Bien qu’experts en opérations financières, les Bahamiens ont un PIB par habitant deux fois inférieur à celui de la plupart des pays européens, et 14 % des actifs sont au chômage aujourd’hui, à la suite de la contraction de l’activité touristique.

Seulement voilà, les milieux d’affaires internationaux ont besoin de ces « lessiveuses » d’argent pas toujours très net, pour mener à bien la mission qu’ils imposent à la production, c’est-à-dire réaliser le plus possible de profits.
Et comme la crise financière de l’été 2008 a attiré l’attention de l’opinion publique sur les paradis fiscaux, ce que l’OCDE appelle les « territoires et pays non coopératifs », eh bien, il faut donner le change !

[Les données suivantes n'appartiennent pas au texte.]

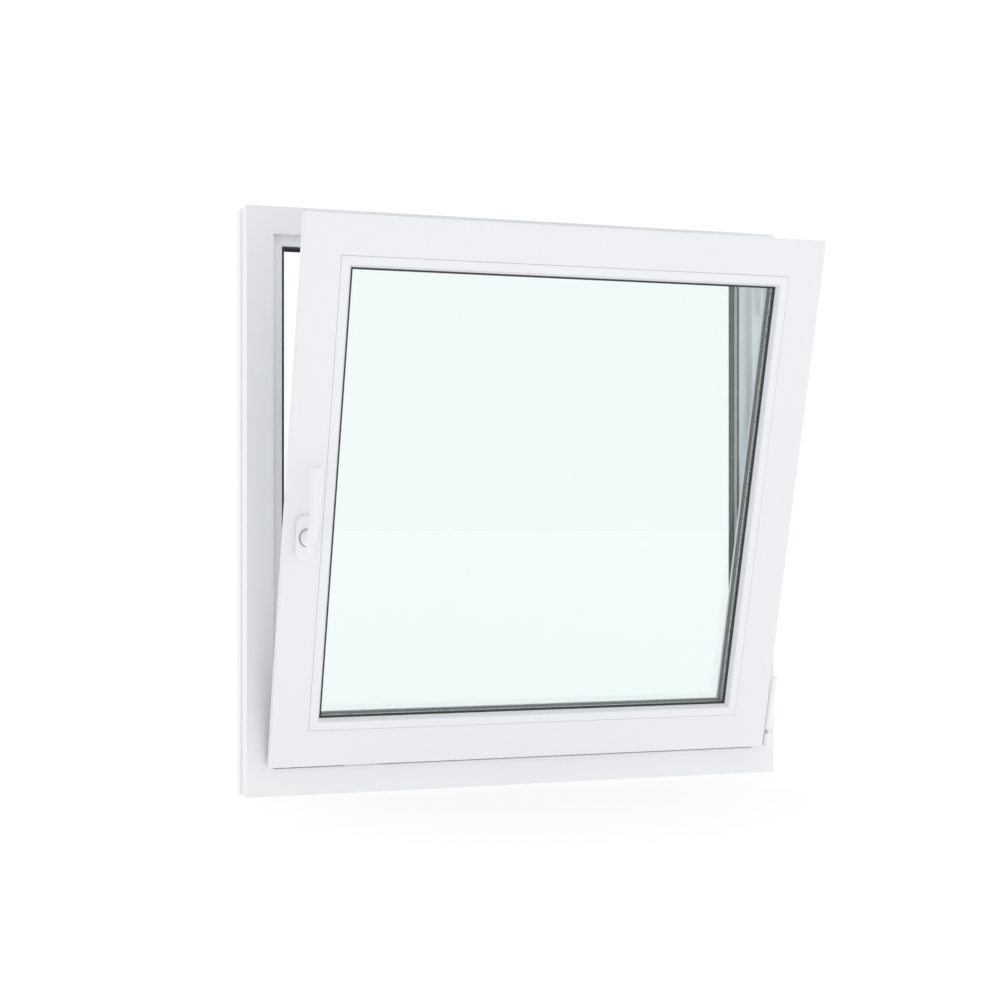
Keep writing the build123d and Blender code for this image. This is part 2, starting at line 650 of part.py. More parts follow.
def build_stay():
    """Top hinge: a bearing on the frame, the stay arm and its block on the sash."""
    lower = (Align.CENTER, Align.CENTER, Align.MIN)
    bore_radius = HINGE_PIN_RADIUS + HINGE_PIN_GAP
    groove_top = (SASH_PLACE * Pos(0, GROOVE_CENTRE, SASH_HEIGHT - FLANGE_WIDTH)).position
    level = groove_top.Z + STAY_BLOCK_RISE
    start = Vector(HINGE_X, ROOM_FACE_Y - HINGE_PROUD, level)
    run = (STAY_ARM_LENGTH**2 - (start.Y - groove_top.Y) ** 2) ** 0.5
    end = Vector(HINGE_X - run, groove_top.Y, level)
    angle = Vector(1, 0, 0).get_signed_angle(end - start, Vector(0, 0, 1))

    bearing_low = level - STAY_BEARING_LENGTH
    bearing = Pos(start.X, start.Y, bearing_low) * Cylinder(HINGE_RADIUS, STAY_BEARING_LENGTH, align=lower)
    bearing += block(
        (HINGE_X - 2 * HINGE_RADIUS, HINGE_X + HINGE_RADIUS), (start.Y, ROOM_FACE_Y), (bearing_low, level)
    )
    bearing -= Pos(start) * Cylinder(bore_radius, 2 * STAY_PIN_DEPTH)

    arm = extrude(
        Pos((start + end) / 2) * Rot(0, 0, angle) * SlotCenterToCenter(STAY_ARM_LENGTH, STAY_ARM_WIDTH),
        amount=STAY_ARM_THICKNESS,
    )
    arm += Pos(start) * Cylinder(HINGE_RADIUS, STAY_EYE_HEIGHT, align=lower)
    arm -= Pos(start) * Cylinder(bore_radius, 2 * STAY_PIN_DEPTH)
    arm -= Pos(end) * Cylinder(bore_radius, 2 * STAY_PIN_DEPTH)

    pin = Pos(start) * Pos(0, 0, -STAY_PIN_DEPTH) * Cylinder(
        HINGE_PIN_RADIUS, STAY_PIN_DEPTH + STAY_EYE_HEIGHT, align=lower
    )
    pin += Pos(start) * Pos(0, 0, STAY_EYE_HEIGHT) * Cylinder(HINGE_RADIUS, STAY_CAP_HEIGHT, align=lower)

    slab = block(
        (end.X - STAY_BLOCK_LENGTH / 2, end.X + STAY_BLOCK_LENGTH / 2),
        (GROOVE_CENTRE - FACEPLATE_WIDTH / 2, GROOVE_CENTRE + FACEPLATE_WIDTH / 2),
        (SASH_HEIGHT - FLANGE_WIDTH, SASH_HEIGHT),
    )
    above_arm = Pos(end) * Box(
        FAR, FAR, FLANGE_WIDTH * 2, align=(Align.CENTER, Align.CENTER, Align.MIN)
    )
    slider = SASH_PLACE * slab - above_arm
    slider += Pos(end) * Cylinder(HINGE_PIN_RADIUS, STAY_ARM_THICKNESS + STAY_CAP_HEIGHT, align=lower)
    return {"stay_bearing": bearing, "stay_arm": arm, "stay_pin": pin, "stay_slider": slider}


def build_window():
    """Every piece of the window in its place, with the sash tilted."""
    frame_hinge, sash_hinge = build_corner_hinge()
    overlap_seal = joined_ring(overlap_seal_section(), SASH_WIDTH, SASH_HEIGHT)
    overlap_seal -= sash_hinge["corner_hinge_leaf"]
    tilted = {
        **build_sash(),
        "sash_overlap_seal": overlap_seal,
        **build_glazing(),
        **build_gear(),
        **build_handle(),
        **sash_hinge,
    }
    pieces = {**build_frame(), **build_drain_caps(), **build_keeps(), **frame_hinge, **build_stay()}
    pieces.update({name: SASH_PLACE * piece for name, piece in tilted.items()})
    return pieces


os.makedirs("parts", exist_ok=True)
for name, piece in build_window().items():
    export_step(piece, f"parts/{name}.step")
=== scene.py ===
"""Finishes, glazing, seals, handle, fittings and studio of a white tilt and turn window."""

import json
import logging
import math
from dataclasses import dataclass, field
from enum import Enum

import bmesh
import bpy
import numpy as np
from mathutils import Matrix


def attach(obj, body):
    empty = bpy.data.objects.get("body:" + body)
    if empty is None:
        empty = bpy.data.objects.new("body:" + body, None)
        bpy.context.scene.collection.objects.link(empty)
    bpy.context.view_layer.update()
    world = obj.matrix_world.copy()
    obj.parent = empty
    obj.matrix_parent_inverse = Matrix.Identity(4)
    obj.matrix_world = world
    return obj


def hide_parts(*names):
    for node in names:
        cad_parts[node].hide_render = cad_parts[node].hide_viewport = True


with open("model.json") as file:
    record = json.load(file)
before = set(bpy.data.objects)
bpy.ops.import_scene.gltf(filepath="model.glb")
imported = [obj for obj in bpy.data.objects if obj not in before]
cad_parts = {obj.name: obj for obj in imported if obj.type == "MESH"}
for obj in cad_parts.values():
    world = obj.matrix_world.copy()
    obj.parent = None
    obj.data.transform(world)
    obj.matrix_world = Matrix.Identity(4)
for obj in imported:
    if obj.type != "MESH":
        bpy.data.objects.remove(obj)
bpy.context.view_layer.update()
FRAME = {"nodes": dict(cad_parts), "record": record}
LOG = logging.getLogger("window")

MM = 0.001
MERGE_DISTANCE = 0.002 * MM


class Body(str, Enum):
    """The rigid bodies of the window."""

    WINDOW = "window"
    HANDLE = "handle"


class Slot(str, Enum):
    """The record's finishes that new pieces take."""

    FRAME = "frame_pvc"
    SASH = "sash_pvc"
    BEAD = "bead_pvc"
    CAP = "cap_pvc"
    RUBBER = "black_rubber"
    GLASS = "clear_glass"
    SPACER = "spacer_grey"
    HANDLE = "handle_white"
    HINGE = "hinge_white"
    STEEL = "hardware_steel"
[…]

La vérité, c’est bien que cette convention avec le gouvernement de la Communauté des Bahamas comme les onze autres conventions fiscales qui nous sont proposées ne visent qu’à donner l’apparence de la « normalisation » des activités financières, permettant de sortir des listes noire ou grise de l’OCDE les douze territoires concernés.

Cette normalisation, par voie de conséquence et par pur parallélisme des formes, affectera non seulement les pays en question mais aussi, et surtout, les filiales, entreprises ou établissements financiers d’origine française qui viendraient à y exercer une activité.

Nous sommes pour notre part convaincus que rien ne changera avec ces conventions fiscales, et singulièrement avec celle qui a été passée avec les Bahamas.
On peut même craindre, dans un avenir plus ou moins lointain, qu’un pétrolier immatriculé à Nassau ne vienne, une fois encore, polluer les côtes de l’un des pays européens, peut-être même du nôtre.

Mais les activités offshore de l’archipel ne sont aucunement menacées par la convention, et elles pourront continuer de se dérouler autant « off » que « on » shore, avec vue sur le récif corallien et les flots turquoise…
Ce qui restera écrit sur du vent, ou, au mieux, sur le sable – pour mieux être emporté à la première marée – sera l’espérance de la transparence des transactions bancaires et financières.

Les dix dernières secondes de mon temps de parole m’éviteront de prendre tout à l’heure la parole pour explication de vote.